The drawings, unlike the paintings, are not unitary objects. They’re bits and pieces laid together to form a whole that is more than the sum of its parts both aesthetically and conceptually…just as the family history that is apparently related in them is more than one story, images of mother and of daughter appearing in the same picture as children of the same age. The generations repeat, and what is repeated is contained in memory and in the story Stansell tells about memory.

In her paintings, the components are numbered and keyed to often mysterious or faintly amusing footnotes below, like the punchline of a New Yorker cartoon. In this exhibition, that text has been transferred to a handset-type artist’s book, and the key elucidates things, in most cases, even less than before. Yes, the mourners as the casket is carried to graveside are all holding gamecocks. Next question.

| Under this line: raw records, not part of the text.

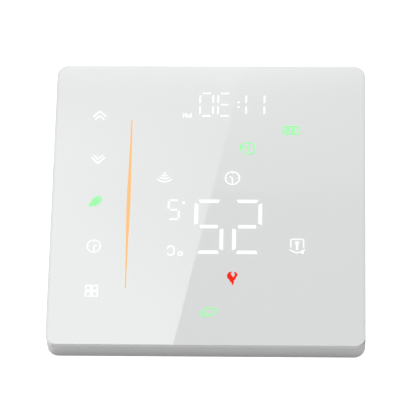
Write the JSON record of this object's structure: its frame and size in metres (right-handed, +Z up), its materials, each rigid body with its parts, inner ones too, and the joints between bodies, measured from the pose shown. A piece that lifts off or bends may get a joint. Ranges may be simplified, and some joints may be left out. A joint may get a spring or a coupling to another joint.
{
  "type": "wall thermostat",
  "caption": "Square glass-fronted touch room thermostat on a steel wall bracket, with a lit display and a power unit that sits in a flush wall box.",
  "frame": {"origin": "middle of the wall plane behind the unit, at the centre of the wall-screw patterns", "axes": "+Y into the wall, +X to the right as seen from the front, +Z up"},
  "size_m": [0.086, 0.0329, 0.086],
  "materials": {
    "white_glass": "polished glass, printed white on its back",
    "grey_foam": "foam tape",
    "milky_film": "satin diffuser film",
    "black_mask": "moulded, light-tight",
    "white_window": "lit white",
    "green_window": "lit green",
    "amber_window": "lit amber",
    "spring_steel": "plated spring wire",
    "led_yellow": "phosphor under clear resin",
    "green_board": "solder mask over copper",
    "zinc_screw": "zinc plated",
    "black_chip": "moulded epoxy with tinned leads",
    "dark_board": "dark solder mask",
    "tinned_steel": "tinned sheet",
    "black_plastic": "moulded",
    "cell_steel": "bright nickel-plated steel",
    "contact_brass": "plated brass",
    "white_housing": "fine satin moulding",
    "white_cover": "fine matt moulding",
    "zinc_plate": "zinc-plated pressed steel",
    "white_box": "fine matt moulding",
    "grey_cover": "fine matt moulding",
    "ferrite": "ground ferrite",
    "winding_tape": "polyester tape over the winding",
    "capacitor_sleeve": "shrink sleeve with aluminium top",
    "yellow_box": "moulded box",
    "blue_ceramic": "dipped epoxy",
    "brown_plastic": "moulded",
    "copper_wire": "enamelled copper windings",
    "blue_case": "moulded case",
    "relay_steel": "plated soft iron",
    "grey_block": "glass-filled moulding",
    "terminal_steel": "zinc plated",
    "cage_steel": "zinc-plated cage"
  },
  "bodies": {
    "wall_base": {"mounting_bracket": "zinc_plate", "bracket_screws": "zinc_screw", "rear_box": "white_box", "box_cover": "grey_cover", "power_board": "green_board", "header_base": "black_plastic", "header_pins": "contact_brass", "transformer_core": "ferrite", "transformer_winding": "winding_tape", "capacitors": "capacitor_sleeve", "safety_capacitor": "yellow_box", "varistor": "blue_ceramic", "fuse": "brown_plastic", "choke": "copper_wire", "relay_base": "black_plastic", "relay_case": "blue_case", "relay_coil": "copper_wire", "relay_yoke": "relay_steel", "relay_contact": "contact_brass", "terminal_block": "grey_block", "contact_bars": "contact_brass"},
    "control_unit": {"glass_panel": "white_glass", "adhesive_tape": "grey_foam", "diffuser_film": "milky_film", "light_mask": "black_mask", "digit_windows": "white_window", "clock_windows": "white_window", "icon_windows": "green_window", "light_bar": "amber_window", "touch_springs": "spring_steel", "leds": "led_yellow", "display_board": "green_board", "board_screws": "zinc_screw", "microcontroller": "black_chip", "driver_chips": "black_chip", "network_board": "dark_board", "network_shield": "tinned_steel", "buzzer": "black_plastic", "coin_cell": "cell_steel", "cell_clip": "contact_brass", "temperature_sensor": "black_chip", "header_socket": "black_plastic", "front_housing": "white_housing", "rear_cover": "white_cover", "cover_screws": "zinc_screw"},
    "armature": {"relay_armature": "relay_steel"},
    "screw_1": {"clamp_screw_1": "terminal_steel"},
    "cage_1": {"clamp_cage_1": "cage_steel"},
    "screw_2": {"clamp_screw_2": "terminal_steel"},
    "cage_2": {"clamp_cage_2": "cage_steel"},
    "screw_3": {"clamp_screw_3": "terminal_steel"},
    "cage_3": {"clamp_cage_3": "cage_steel"},
    "screw_4": {"clamp_screw_4": "terminal_steel"},
    "cage_4": {"clamp_cage_4": "cage_steel"},
    "screw_5": {"clamp_screw_5": "terminal_steel"},
    "cage_5": {"clamp_cage_5": "cage_steel"},
    "screw_6": {"clamp_screw_6": "terminal_steel"},
    "cage_6": {"clamp_cage_6": "cage_steel"}
  },
  "joints": [
    {"name": "unit_pull_off", "type": "slide", "parent": "wall_base", "child": "control_unit", "axis": [0, -1, 0], "range_m": [0, 0.03]},
    {"name": "relay_rock", "type": "hinge", "parent": "wall_base", "child": "armature", "pos_m": [0.0144, 0.01765, -0.0044], "axis": [0, 0, 1], "range_deg": [0, 3.5], "stiffness_Nm_per_rad": 0.02, "springref_deg": -5.73},
    {"name": "cage_rise_1", "type": "slide", "parent": "wall_base", "child": "cage_1", "axis": [0, 1, 0], "range_m": [0, 0.002]},
    {"name": "screw_turn_1", "type": "hinge", "parent": "wall_base", "child": "screw_1", "pos_m": [-0.016, 0.0209, -0.0172], "axis": [0, -1, 0], "range_deg": [0, 1441]},
    {"name": "cage_rise_2", "type": "slide", "parent": "wall_base", "child": "cage_2", "axis": [0, 1, 0], "range_m": [0, 0.002]},
    {"name": "screw_turn_2", "type": "hinge", "parent": "wall_base", "child": "screw_2", "pos_m": [-0.0096, 0.0209, -0.0172], "axis": [0, -1, 0], "range_deg": [0, 1441]},
    {"name": "cage_rise_3", "type": "slide", "parent": "wall_base", "child": "cage_3", "axis": [0, 1, 0], "range_m": [0, 0.002]},
    {"name": "screw_turn_3", "type": "hinge", "parent": "wall_base", "child": "screw_3", "pos_m": [-0.0032, 0.0209, -0.0172], "axis": [0, -1, 0], "range_deg": [0, 1441]},
    {"name": "cage_rise_4", "type": "slide", "parent": "wall_base", "child": "cage_4", "axis": [0, 1, 0], "range_m": [0, 0.002]},
    {"name": "screw_turn_4", "type": "hinge", "parent": "wall_base", "child": "screw_4", "pos_m": [0.0032, 0.0209, -0.0172], "axis": [0, -1, 0], "range_deg": [0, 1441]},
    {"name": "cage_rise_5", "type": "slide", "parent": "wall_base", "child": "cage_5", "axis": [0, 1, 0], "range_m": [0, 0.002]},
    {"name": "screw_turn_5", "type": "hinge", "parent": "wall_base", "child": "screw_5", "pos_m": [0.0096, 0.0209, -0.0172], "axis": [0, -1, 0], "range_deg": [0, 1441]},
    {"name": "cage_rise_6", "type": "slide", "parent": "wall_base", "child": "cage_6", "axis": [0, 1, 0], "range_m": [0, 0.002]},
    {"name": "screw_turn_6", "type": "hinge", "parent": "wall_base", "child": "screw_6", "pos_m": [0.016, 0.0209, -0.0172], "axis": [0, -1, 0], "range_deg": [0, 1441]}
  ],
  "couplings": [
    {"joint": "screw_turn_1", "follows": "cage_rise_1", "rad_per_m": 12566},
    {"joint": "screw_turn_2", "follows": "cage_rise_2", "rad_per_m": 12566},
    {"joint": "screw_turn_3", "follows": "cage_rise_3", "rad_per_m": 12566},
    {"joint": "screw_turn_4", "follows": "cage_rise_4", "rad_per_m": 12566},
    {"joint": "screw_turn_5", "follows": "cage_rise_5", "rad_per_m": 12566},
    {"joint": "screw_turn_6", "follows": "cage_rise_6", "rad_per_m": 12566}
  ]
}
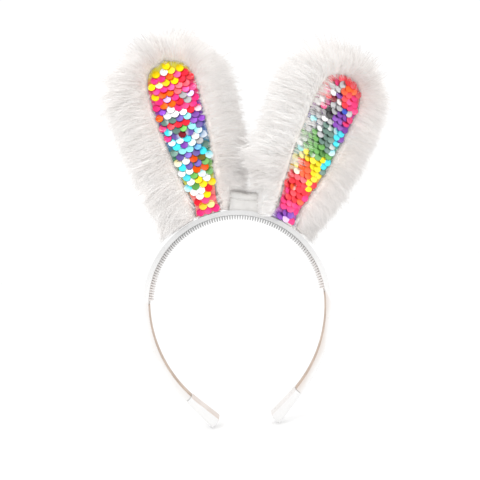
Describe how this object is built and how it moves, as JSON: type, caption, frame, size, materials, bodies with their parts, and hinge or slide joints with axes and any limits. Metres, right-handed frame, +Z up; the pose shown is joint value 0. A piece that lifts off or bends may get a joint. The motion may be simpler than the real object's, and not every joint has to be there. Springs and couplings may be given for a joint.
{
  "type": "animal ears headband",
  "caption": "Satin-wrapped spring headband with a toothed comb inside and two furry rabbit ears faced with rainbow flip sequins.",
  "frame": {"origin": "where the comb's middle teeth touch the crown of the wearer's head", "axes": "+Z up out of the head, +X towards the right ear as seen from the front, +Y to the back of the head"},
  "size_m": [0.1893, 0.055, 0.2679],
  "materials": {
    "satin": "white satin ribbon wrapped over the band, glossy along the ribbon",
    "ribbon_satin": "white satin ribbon, folded and creased",
    "lining": "thin beige ribbon lining, slightly rough",
    "comb_plastic": "translucent greyish-white moulded plastic teeth",
    "spring_plastic": "plain moulded spring plastic",
    "felt": "white felt pad",
    "steel_wire": "soft bendable steel wire",
    "wadding": "white polyester wadding",
    "fur": "long white faux fur with a faint warm tint at the roots",
    "fur_cloth": "knitted ground cloth of the faux fur",
    "sequin_cloth": "coral-pink knit mesh that the sequins are sewn to",
    "sequins": "glossy metallised film discs in rainbow bands, silver on the reverse"
  },
  "bodies": {
    "headband": {"band_core": "spring_plastic", "satin_cover": "satin", "comb_strip": "comb_plastic", "left_lining": "lining", "right_lining": "lining", "left_tip_cap": "satin", "right_tip_cap": "satin", "centre_ribbon": "ribbon_satin", "left_ear_pad": "felt", "right_ear_pad": "felt"},
    "left_foot": {"left_wire_foot": "steel_wire"},
    "left_ear": {"left_ear_hem": "fur_cloth", "left_ear_wire": "steel_wire", "left_ear_wadding": "wadding", "left_sequin_cloth": "sequin_cloth", "left_sequin_field": "sequins", "left_fur_cloth": "fur_cloth", "left_fur_back": "fur", "left_fur_trim": "fur"},
    "right_foot": {"right_wire_foot": "steel_wire"},
    "right_ear": {"right_ear_hem": "fur_cloth", "right_ear_wire": "steel_wire", "right_ear_wadding": "wadding", "right_sequin_cloth": "sequin_cloth", "right_sequin_field": "sequins", "right_fur_cloth": "fur_cloth", "right_fur_back": "fur", "right_fur_trim": "fur"}
  },
  "joints": [
    {"name": "left_ear_lean", "type": "hinge", "parent": "headband", "child": "left_foot", "pos_m": [-0.01568, 0, 0.00826], "axis": [0, 1, 0], "range_deg": [-10, 0]},
    {"name": "left_ear_bend", "type": "hinge", "parent": "left_foot", "child": "left_ear", "pos_m": [-0.01568, 0, 0.00826], "axis": [0.9778, 0, 0.2096], "range_deg": [-25, 25]},
    {"name": "right_ear_lean", "type": "hinge", "parent": "headband", "child": "right_foot", "pos_m": [0.03586, 0, -0.00015], "axis": [0, 1, 0], "range_deg": [0, 10]},
    {"name": "right_ear_bend", "type": "hinge", "parent": "right_foot", "child": "right_ear", "pos_m": [0.03586, 0, -0.00015], "axis": [0.8013, 0.4067, -0.4387], "range_deg": [-25, 25]}
  ]
}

I remarked to Stansell that my blog post about her show should be titled “A Funeral, An Art Reception, and Moments in Between,” since my Saturday had begun with a memorial service for my onetime mentor Robert Detweiler, who would have delighted in the seriocomic juxtapositions and disjunctures with philosophical implications that fill Stansell’s exhibition. Bob is gone, and those of us who remain at least for the moment are forced (as we have been for decades) to make sense of such things, and take delight in them, on our own. And my tribute to Detweiler has already appeared on my other blog.

And maybe one of these days I will be able to get something coherent written about these shows before they come down. Or maybe I will leave it up to my fellow bloggers, since there is so much else to do with the few hours of relative mental clarity available.